Segundo o argumento que sustenta a modificação aprovada em 2016, os R$ 120 milhões serão investidos na infraestrutura de institutos de pesquisa, mantidos pelo Estado de São Paulo. Contudo, para o docente e pesquisador do Instituto de Física de São Carlos (IFSC/USP), Prof. Dr. Osvaldo Novais de Oliveira Junior, o precedente que se abre com essa emenda orçamentária é grave, pois traz insegurança à comunidade científica, haja vista que este primeiro corte poderá ser seguido de novas modificações que diminuam ainda mais a verba orçamentária da Fundação que, apenas em 2016, com o repasse de 1%, pôde investir cerca de R$ 1 bilhão no desenvolvimento de ciência e tecnologia no Estado. "Esse medo advém da constatação de que o corte em 2017 é o primeiro da história da Fapesp. Nunca um governo do Estado de São Paulo deixou de repassar o percentual previsto em lei", enfatiza o docente.
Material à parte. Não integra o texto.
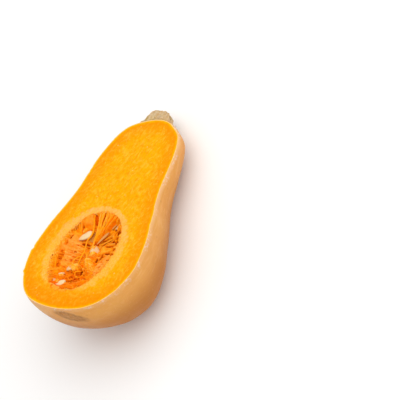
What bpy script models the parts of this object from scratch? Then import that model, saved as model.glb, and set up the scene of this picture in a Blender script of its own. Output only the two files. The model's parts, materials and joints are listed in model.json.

EFEITOS NEGATIVOS NO LONGO E CURTO PRAZOS
Na opinião de Novais, a atitude do governo do Estado de São Paulo poderá inviabilizar algumas das principais políticas de financiamento de longo prazo da Fundação, como a oferta de bolsas de mestrado, doutorado e pós-doutorado, cuja validade varia entre dois e cinco anos. Ainda mais crítica é a situação do financiamento dos projetos temáticos, com validade de cinco anos, e dos Centros de Pesquisa, Inovação e Difusão (Cepid's), que recebem recurso por até onze anos.
Segundo o docente, a estabilidade orçamentária da Fundação tem permitido ao Estado de São Paulo estar no topo da pesquisa científica no Brasil. São Paulo abriga pouco mais de 20% da população brasileira, e é responsável por metade da produção científica do Brasil, abarcando a indústria mais pujante e o sistema de saúde mais avançado do país. "Nós só temos excelência em alguns hospitais de São Paulo, por exemplo, porque nele há formação de pessoal, pesquisa e inovação, realizados com recursos da Fapesp, com bolsas da Fapesp. Então, é seríssimo que deixemos de ter estabilidade dos recursos repassados para a agência", afirma Novais.
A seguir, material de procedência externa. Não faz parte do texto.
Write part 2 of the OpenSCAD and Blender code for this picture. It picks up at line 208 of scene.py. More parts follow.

Ele prevê também que o corte causará efeitos negativos no curto prazo, uma vez que o valor de R$ 120 milhões é até maior do que a queda de arrecadação do estado devido à recessão em 2015 e 2016. "Isso quer dizer que a arrecadação da Fundação já sofreu uma queda, que está sendo absorvida pela agência. Portanto, com um corte adicional de mais de 10% de uma única vez, programas e projetos poderão ser inviabilizados".
O impacto do corte da Fapesp será sentido imediatamente nos grandes centros produtores de ciência e tecnologia do Estado, como São Carlos. Em 2016, as universidades USP e Universidade Federal de São Carlos (UFSCar), as unidades da Empresa Brasileira de Pesquisa Agropecuária (Embrapa) no município e as empresas de base tecnológica, receberam cerca de R$ 84 milhões de investimento da Fapesp. Por esta razão, o Prof. Osvaldo prevê efeitos negativos para a economia de São Carlos: "Os reflexos para a economia local serão sentidos já neste ano de 2017. Além da diminuição direta de cerca de 10% com os cortes, há os efeitos indiretos, pois os recursos da Fapesp catalisam outras ações que movimentam a economia são-carlense", destaca ele.
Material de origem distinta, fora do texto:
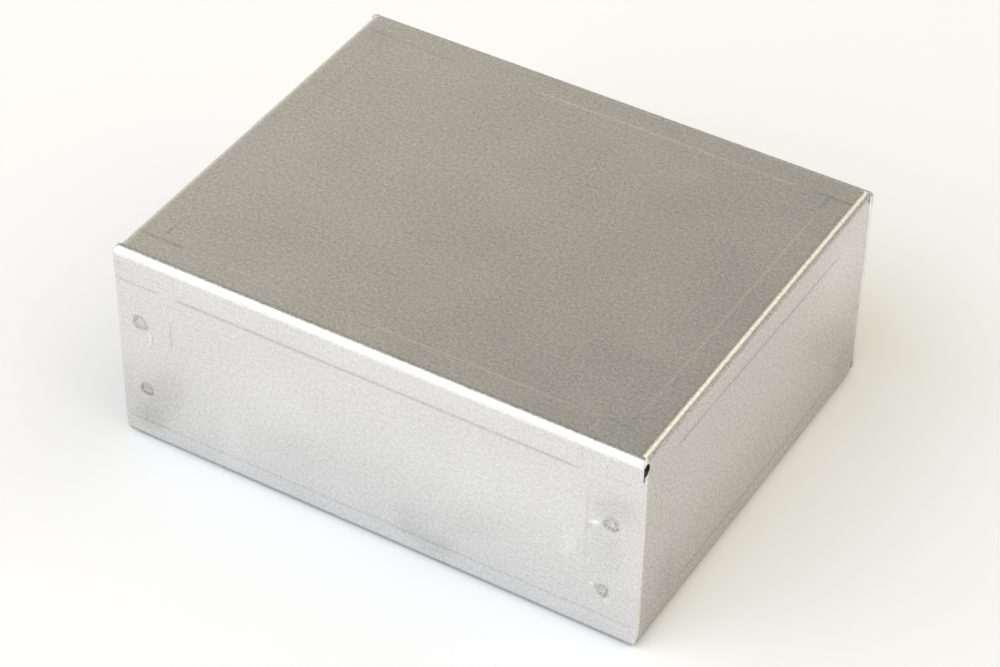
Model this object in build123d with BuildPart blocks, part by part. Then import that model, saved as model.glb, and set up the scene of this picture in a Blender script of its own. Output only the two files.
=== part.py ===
from build123d import *
from math import atan2, degrees, pi
import os

# Electronics chassis: one aluminium sheet folded into a box that is open below.
# X runs along the long walls, the front is at -Y, and it rests on the plane Z = 0.
# The blank is cut at each corner. A tab on the end wall tucks behind the long wall,
# two spot welds hold it there, and a round relief lets the three folds meet.

# Outside sizes
length = 127.0
width = 101.6
height = 51.8

# Sheet and folds
sheet = 1.0
fold_radius = 1.8  # outside of every fold
flange = 12.7  # turned in along the foot of all four walls

# Tabs at the upright corners
seam = 0.1  # between a long wall and the tab behind it
end_inset = 0.2  # end walls stand just inside the cut ends of the long walls
tab = 13.5  # reach of a tab along the long wall
tab_gap = 0.7  # from the tab's two edges to the folds above and below it
tab_bevel = 2.0  # on the tab's free corners

# Reliefs at the top corners
relief_radius = 2.0
relief_drop = 2.6  # from the top panel down to the centre of the relief
relief_back = 0.45  # from the long wall's face back to that centre
ear_set = 0.5  # the long fold's end is sheared off from this far in
ear_drop = 0.3  # down to this far below the top panel

# Mitres between the flanges
mitre_rise = 2.6  # the cut starts this far up the end of the long wall

# Spot welds: distance in from the cut end, and height above the base
front_left_welds = [(5.8, 33.3), (6.2, 14.8)]
front_right_welds = [(6.7, 32.2), (8.1, 13.1)]
back_left_welds = [(6.9, 32.6), (6.4, 13.8)]
back_right_welds = [(6.1, 33.0), (7.2, 14.5)]
nugget_radius = 1.4  # fused metal between the two sheets
dish_radius = 2.1  # mark that the electrode leaves, outside and inside
dish_floor = 1.2
dish_depth = 0.2

half_length = length / 2
half_width = width / 2
end_face = half_length - end_inset
tab_face = half_width - sheet - seam
tab_foot = fold_radius + tab_gap
relief_height = height - relief_drop

# On the flat blank the mitre runs in as far as it runs along, also round the fold
fold_run = pi / 2 * (fold_radius - sheet / 2)
mitre_set = mitre_rise - fold_radius + fold_run

# Places of the welds in X and Z, for the front wall at -1 and the back wall at 1
welds = {
    -1: [(inset - half_length, rise) for inset, rise in front_left_welds]
    + [(half_length - inset, rise) for inset, rise in front_right_welds],
    1: [(inset - half_length, rise) for inset, rise in back_left_welds]
    + [(half_length - inset, rise) for inset, rise in back_right_welds],
}
dish_taper = degrees(atan2(dish_radius - dish_floor, dish_depth))

with BuildPart() as end_walls:
    # Top panel, end walls and their flanges, folded as one channel
    with BuildSketch(Plane.XZ):
        with Locations((0, height / 2)):
            RectangleRounded(2 * end_face, height, fold_radius)
        offset(amount=-sheet, mode=Mode.SUBTRACT)
        Rectangle(2 * (end_face - flange), 2 * fold_radius, mode=Mode.SUBTRACT)
    extrude(amount=tab_face, both=True)
    with BuildSketch():
        RectangleRounded(2 * end_face, 2 * tab_face, fold_radius)
    extrude(amount=height, mode=Mode.INTERSECT)

    # The flange is mitred at 45 degrees from the point where the tab's fold starts
    with BuildSketch():
        with BuildLine():
            Polyline(
                (end_face, tab_face),
                (end_face, tab_face - fold_radius),
                (end_face - fold_radius, tab_face - fold_radius),
                (end_face - fold_radius - flange, tab_face - fold_radius - flange),
                (end_face - fold_radius - flange, tab_face),
                close=True,
            )
        make_face()
        mirror(about=Plane.XZ)
        mirror(about=Plane.YZ)
    extrude(amount=tab_foot, mode=Mode.SUBTRACT)

    # Tabs, turned in at both edges of each end wall
    with BuildSketch(Plane.XY.offset(tab_foot)):
        RectangleRounded(2 * end_face, 2 * tab_face, fold_radius)
        offset(amount=-sheet, mode=Mode.SUBTRACT)
        Rectangle(2 * (end_face - tab), width, mode=Mode.SUBTRACT)
    extrude(amount=height - 2 * tab_foot)
    tab_tips = end_walls.edges().filter_by(Axis.Y)
    tab_tips = tab_tips.filter_by_position(Axis.X, tab / 2 - end_face, end_face - tab / 2)
    tab_tips = tab_tips.filter_by_position(Axis.Z, fold_radius, height - fold_radius)
    chamfer(tab_tips, tab_bevel)

    # Reliefs through the upright folds, just under the top panel
    for end in (-1, 1):
        with BuildSketch(Plane.YZ.offset(end * (end_face - fold_radius))):
            for side in (-1, 1):
                with Locations((side * (half_width - relief_back), relief_height)):
                    Circle(relief_radius)
        extrude(amount=end * 2 * fold_radius, mode=Mode.SUBTRACT)

with BuildPart() as long_walls:
    # Top panel, long walls and their flanges, out to the cut ends
    with BuildSketch(Plane.YZ):
        with Locations((0, height / 2)):
            RectangleRounded(width, height, fold_radius)
        offset(amount=-sheet, mode=Mode.SUBTRACT)
        Rectangle(width - 2 * flange, 2 * fold_radius, mode=Mode.SUBTRACT)
    extrude(amount=half_length, both=True)

    # Between the long folds, the top panel stops where the end folds start
    with BuildSketch(Plane.XY.offset(height)):
        Rectangle(length, width - 2 * fold_radius)
        Rectangle(2 * (end_face - fold_radius), width, mode=Mode.SUBTRACT)
    extrude(amount=-fold_radius, mode=Mode.SUBTRACT)

    # The mitre across the flat of the flange
    with BuildSketch():
        with BuildLine():
            Polyline(
                (half_length, half_width - fold_radius),
                (half_length - mitre_set, half_width - fold_radius),
                (half_length - mitre_set - flange, half_width - fold_radius - flange),
                (half_length, half_width - fold_radius - flange),
                close=True,
            )
        make_face()
        mirror(about=Plane.XZ)
        mirror(about=Plane.YZ)
    extrude(amount=fold_radius, mode=Mode.SUBTRACT)

    # At the cut ends: the mitre's start and the sheared end of the fold
    for side in (-1, 1):
        with BuildSketch(Plane.XZ.offset(-side * half_width)):
            with BuildLine():
                Polyline(
                    (half_length, 0),
                    (half_length, mitre_rise),
                    (half_length - mitre_set, 0),
                    close=True,
                )
            make_face()
            with BuildLine():
                Polyline(
                    (half_length, height),
                    (half_length, height - ear_drop),
                    (half_length - ear_set, height),
                    close=True,
                )
            make_face()
            mirror(about=Plane.YZ)
        extrude(amount=side * fold_radius, mode=Mode.SUBTRACT)

with BuildPart() as chassis:
    add(end_walls.part)
    add(long_walls.part)

    # Spot welds, with the electrodes' dishes on both sides of the two sheets
    for side in (-1, 1):
        with BuildSketch(Plane.XZ.offset(-side * tab_face)):
            with Locations(*welds[side]):
                Circle(nugget_radius)
        extrude(amount=-side * seam)
        with BuildSketch(Plane.XZ.offset(-side * half_width)):
            with Locations(*welds[side]):
                Circle(dish_radius)
        extrude(amount=side * dish_depth, taper=dish_taper, mode=Mode.SUBTRACT)
        with BuildSketch(Plane.XZ.offset(-side * (tab_face - sheet))):
            with Locations(*welds[side]):
                Circle(dish_radius)
        extrude(amount=-side * dish_depth, taper=dish_taper, mode=Mode.SUBTRACT)

chassis.part.label = "chassis"
os.makedirs("parts", exist_ok=True)
export_step(chassis.part, "parts/chassis.step")
print("volume", round(chassis.part.volume), "solids", len(chassis.solids()))
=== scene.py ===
import math
import bpy
import numpy as np
from mathutils import Matrix, Vector


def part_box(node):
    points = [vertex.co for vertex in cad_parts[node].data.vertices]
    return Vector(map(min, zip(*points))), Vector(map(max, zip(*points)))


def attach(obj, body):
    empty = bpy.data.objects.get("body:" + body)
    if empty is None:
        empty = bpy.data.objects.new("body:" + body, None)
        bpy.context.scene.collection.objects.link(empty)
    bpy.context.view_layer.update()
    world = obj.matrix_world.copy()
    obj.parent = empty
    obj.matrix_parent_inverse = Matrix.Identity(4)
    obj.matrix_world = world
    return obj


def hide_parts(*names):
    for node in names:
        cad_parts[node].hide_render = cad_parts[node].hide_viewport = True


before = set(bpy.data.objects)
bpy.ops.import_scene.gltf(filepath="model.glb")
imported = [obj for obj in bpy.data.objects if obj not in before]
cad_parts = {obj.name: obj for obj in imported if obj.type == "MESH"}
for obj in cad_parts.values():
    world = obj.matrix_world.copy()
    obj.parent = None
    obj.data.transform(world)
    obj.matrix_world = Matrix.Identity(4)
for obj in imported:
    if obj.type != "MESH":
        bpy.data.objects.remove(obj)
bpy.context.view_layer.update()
print("frame loaded")

# Lengths are in millimetres until a mesh or a lamp is made
mm = 0.001
low, high = (np.array(corner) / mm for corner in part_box("chassis"))

# What a user would change on the folded sheet
sheet = {
    "thickness": 1.0,
    "foldRadius": 1.8,  # outside of every fold
    "squareness": 4.5,  # of the upright folds, where 2 is a circle
    "flange": 12.7,
    "endInset": 0.2,  # end walls stand inside the long walls' cut ends
    "seam": 0.1,  # between a long wall and the tab behind it
    "tabReach": 13.5,
    "tabTop": 2.5,  # from the top panel and from the base to the tab's edges
    "tabBevel": 2.0,
    "rollover": 0.14,  # rounding of a sheared edge on the outside
    "burr": 0.07,  # and on the inside
    "edgeShare": 0.42,  # of the nearest grid step that such a rounding may take
    "mitreRise": 2.0,  # the mitre starts this far up the long walls' cut ends
    "mitreEase": 1.5,  # 1 cuts the foot's fold at an even slope, more cuts it later
    "heel": 1.9,  # width of the upright fold that carries on down to the foot
    "heelDrop": 0.4,  # share of the foot's fold that it reaches down
}
halfLength = (high[0] - low[0]) / 2
halfWidth = (high[1] - low[1]) / 2
height = high[2]
radius = sheet["foldRadius"]
foldArc = radius * math.pi / 2
wallFlat = height - 2 * radius
endFace = halfLength - sheet["endInset"]
tabFace = halfWidth - sheet["thickness"] - sheet["seam"]
tabFold = tabFace - radius  # where the upright fold starts
cornerV = tabFold + foldArc  # and where it ends, on the flat blank


def between(a, b, x):
    # 0 below a, 1 above b, and an S-shaped step between them
    t = np.clip((x - a) / (b - a), 0, 1)
    return t * t * (3 - 2 * t)


def runs(*stops):
    # Grid lines from (place, count) stops: count equal steps lead up to each place
    out = [stops[0][0]]
    for (a, _), (b, count) in zip(stops, stops[1:]):
        out += list(np.linspace(a, b, count + 1)[1:])
    return np.array(out)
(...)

Diariamente, pode-se escutar pessoas conversando em diferentes idiomas dentro ou fora dos campi universitários da cidade. Geralmente, esses indivíduos são professores, pesquisadores ou empresários estrangeiros, interessados nos projetos e ações de ciência, tecnologia e inovação - muitas vezes financiados pela Fapesp.
Se os recursos da Fapesp se tornarem instáveis, o sistema de ciência, tecnologia e inovação, do Estado poderá se tornar fluido; sem garantia de que programas poderão ser honrados; sem perspectiva de planejamento de longo prazo. A falta de confiança por essa insegurança com relação ao financiamento pode ser semelhante à que ocorreu com a economia brasileira: por falta de confiança de investidores, empresários e consumidores, a atividade econômica caiu bruscamente, ocasionando as nefastas consequências da recessão, principalmente o desemprego.
"Para a ciência, tecnologia e inovação, o cenário não será diferente, porque estas áreas demandam programas de longo prazo, realizados com muito planejamento, do mesmo modo que a Fapesp tem feito há mais de cinco décadas, mas que agora corre o risco de ser comprometido ou até destruído".